These rights are protected by customary antidilution provisions.

     If any person or group becomes an Acquiring Person, then each holder of a
Right (other than Rights beneficially owned by the Acquiring Person, any
Associate or Affiliate thereof (as such terms are defined in the Rights
Agreement), and certain transferees thereof, which will be void) will have the
right to receive upon exercise of such Right that number of Common Shares (or,
in certain circumstances, cash, property or other securities of the Company)
having a market value of two times the exercise price of the Right.

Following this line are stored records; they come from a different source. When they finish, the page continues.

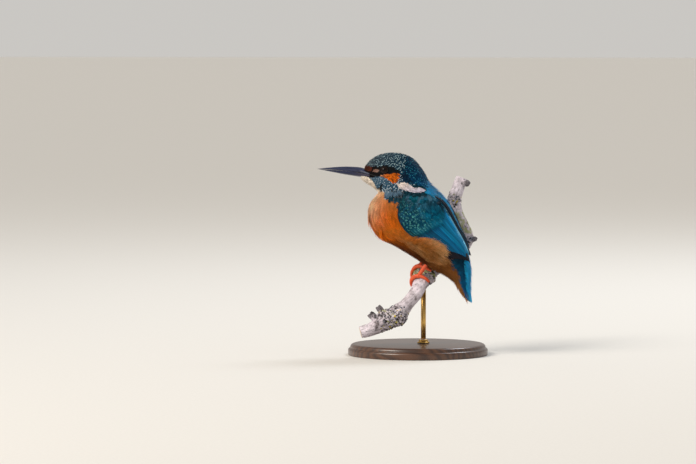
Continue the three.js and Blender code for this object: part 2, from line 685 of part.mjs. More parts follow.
add("head", head(headPlumage), MATERIALS.crown);
add("neck", neck, MATERIALS.crown);
add("bill_upper", upperBill(), MATERIALS.bill);
add("bill_lower", mandible("keel"), MATERIALS.bill);
for (const [name, side] of [["eye_left", -1], ["eye_right", 1]]) add(name, eyeball(side), MATERIALS.eye);

const leftWing = largest(wing().subtract(bodyRoom));
const wingRoom = wing(GAP);
add("wing_left", leftWing, MATERIALS.wing);
add("wing_right", mirrored(leftWing), MATERIALS.wing);

const tailRoom = union([bodySolid(0, TAIL_CUT, GAP), wingRoom, mirrored(wingRoom)]);
add("torso", torso, MATERIALS.breast);
add("tail", largest(tailRoot.add(tailFeathers()).subtract(tailRoom)), MATERIALS.tail);

for (const f of FEET) {
  const legRoom = union([bodyRoom, perchRoom, foot(f, GAP)]);
  add(`leg_${f.side}`, largest(leg(f).subtract(legRoom)), MATERIALS.feet);
  add(`foot_${f.side}`, largest(foot(f).subtract(perchRoom.add(bodyRoom))), MATERIALS.feet);
}

const collarFoot = BASE.height + GAP;
const rodFoot = collarFoot + ROD.collarHeight + GAP;
const rod = solidOfGeometry(upright(ROD.radius, rodFoot, ROD.top, 20));
add("perch", perch(), MATERIALS.bark);
add("stand_base", standBase(), MATERIALS.base);
add("stand_collar", upright(ROD.collar, collarFoot, collarFoot + ROD.collarHeight), MATERIALS.brass);
add("stand_rod", largest(rod.subtract(perchRoom)), MATERIALS.brass);

export default model;
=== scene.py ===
"""Looks of a life-size common kingfisher, a still display model on a cut branch and a turned stand.

Sizes are millimetres until a mesh is built, and the bird faces -X. The plumage's outer surface is one loft
along the body. Every feather is a thin closed vane that lies along it, and the skin is the same loft, sunk.
"""

from __future__ import annotations

import logging
import math
from collections.abc import Callable
from dataclasses import dataclass, field, replace
from enum import Enum

import bpy
import numpy as np
from mathutils import Matrix, Vector, kdtree

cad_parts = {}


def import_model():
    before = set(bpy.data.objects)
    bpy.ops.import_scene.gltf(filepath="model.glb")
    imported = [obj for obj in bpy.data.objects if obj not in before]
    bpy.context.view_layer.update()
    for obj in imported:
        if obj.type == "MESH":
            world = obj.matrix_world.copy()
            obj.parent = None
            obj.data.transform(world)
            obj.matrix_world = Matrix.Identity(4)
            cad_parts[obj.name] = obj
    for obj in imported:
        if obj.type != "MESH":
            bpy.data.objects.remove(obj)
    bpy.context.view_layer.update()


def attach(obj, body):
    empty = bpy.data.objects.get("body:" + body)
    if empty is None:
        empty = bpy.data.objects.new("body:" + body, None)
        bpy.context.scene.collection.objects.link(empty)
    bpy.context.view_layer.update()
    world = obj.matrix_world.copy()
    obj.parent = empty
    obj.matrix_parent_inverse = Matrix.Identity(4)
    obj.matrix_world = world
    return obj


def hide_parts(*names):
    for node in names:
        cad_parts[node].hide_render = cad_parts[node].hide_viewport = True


LOG = logging.getLogger("kingfisher")
MM = 0.001
Array = np.ndarray
Nodes = tuple[str, ...]
Rows = list[tuple[object, ...]]
Points = tuple[tuple[float, float], ...]
KERATIN_IOR = 1.54
CORNEA_IOR = 1.38
LACQUER_IOR = 1.5


# ---------------------------------------------------------------- numbers
def smooth(x: Array | float) -> Array:
    """Eases a share from 0 to 1, and holds it outside."""
    share = np.clip(x, 0, 1)
    return share * share * (3 - 2 * share)


def unit(v: Array) -> Array:
    """Vectors of length one."""
    return v / np.maximum(np.linalg.norm(v, axis=-1, keepdims=True), 1e-9)


def bell(x: Array) -> Array:
    """A bell curve, 1 at 0."""
    return np.exp(-(x**2))


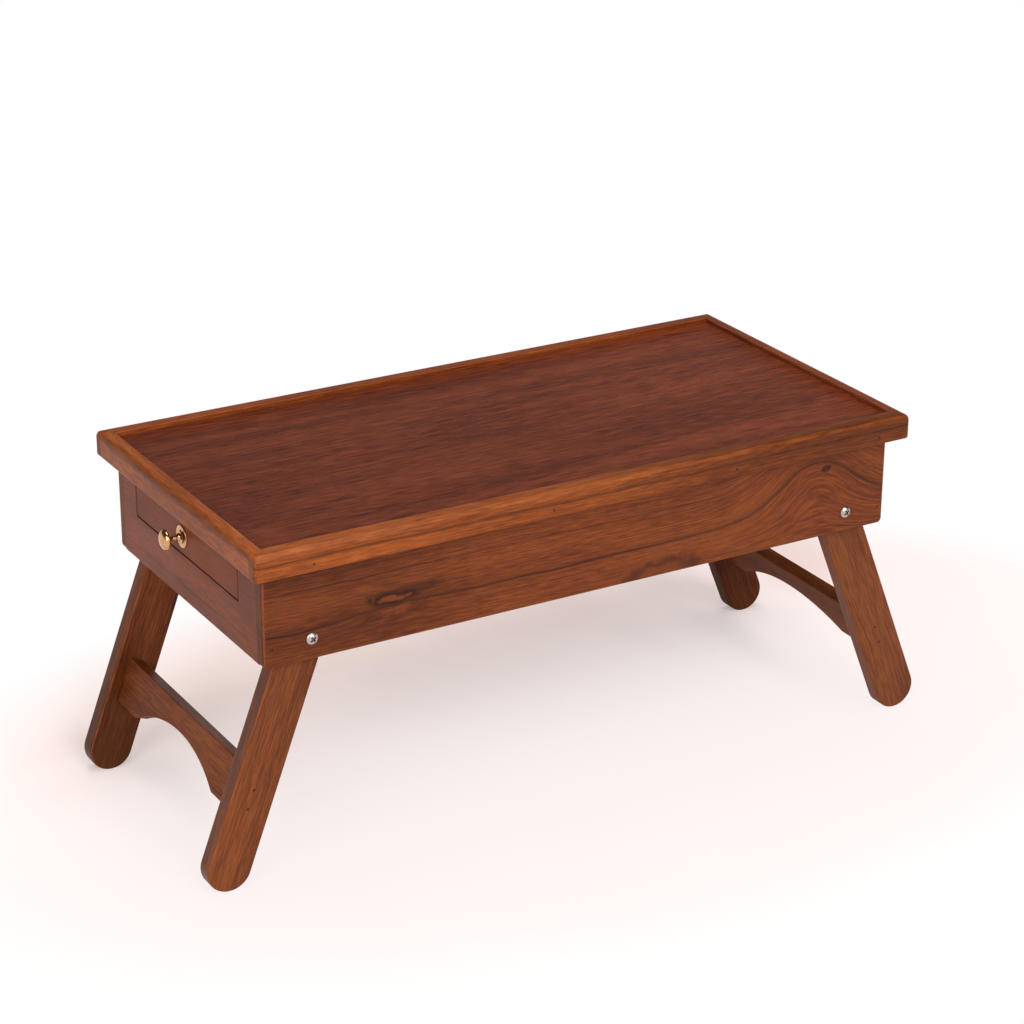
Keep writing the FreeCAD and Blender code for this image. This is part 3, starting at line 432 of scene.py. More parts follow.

     If at any time after the time that any person or group becomes an Acquiring
Person, the Company is acquired in a merger or other business combination
transaction or 50% or more of its consolidated assets or earning power are sold,
proper provision will be made so that each holder of a Right (other than Rights
beneficially owned by the Acquiring Person, any Associate or Affiliate thereof,
and certain transferees thereof, which will be void) will thereafter have the
right to receive, upon the exercise thereof at the then-current exercise price
of the Right, that number of shares of common stock of the acquiring company
which at the time of such transaction will have a market value of two times the
exercise price of the Right.

     At any time after the time that any person or group becomes an Acquiring
Person and prior to the acquisition by such person or group of 50% or more of
the outstanding Common Shares, the Board of Directors of the Company may
exchange the Rights (other than Rights beneficially owned by such person or
group, any Associate or Affiliate thereof, and certain transferees thereof,
which will be void), in whole or in part, at an exchange ratio of one Common
Share or one one-hundredth of a Preferred Share (or of a share of a class or
series of the Company's preferred stock having equivalent rights, preferences
and privileges) per Right (subject to adjustment).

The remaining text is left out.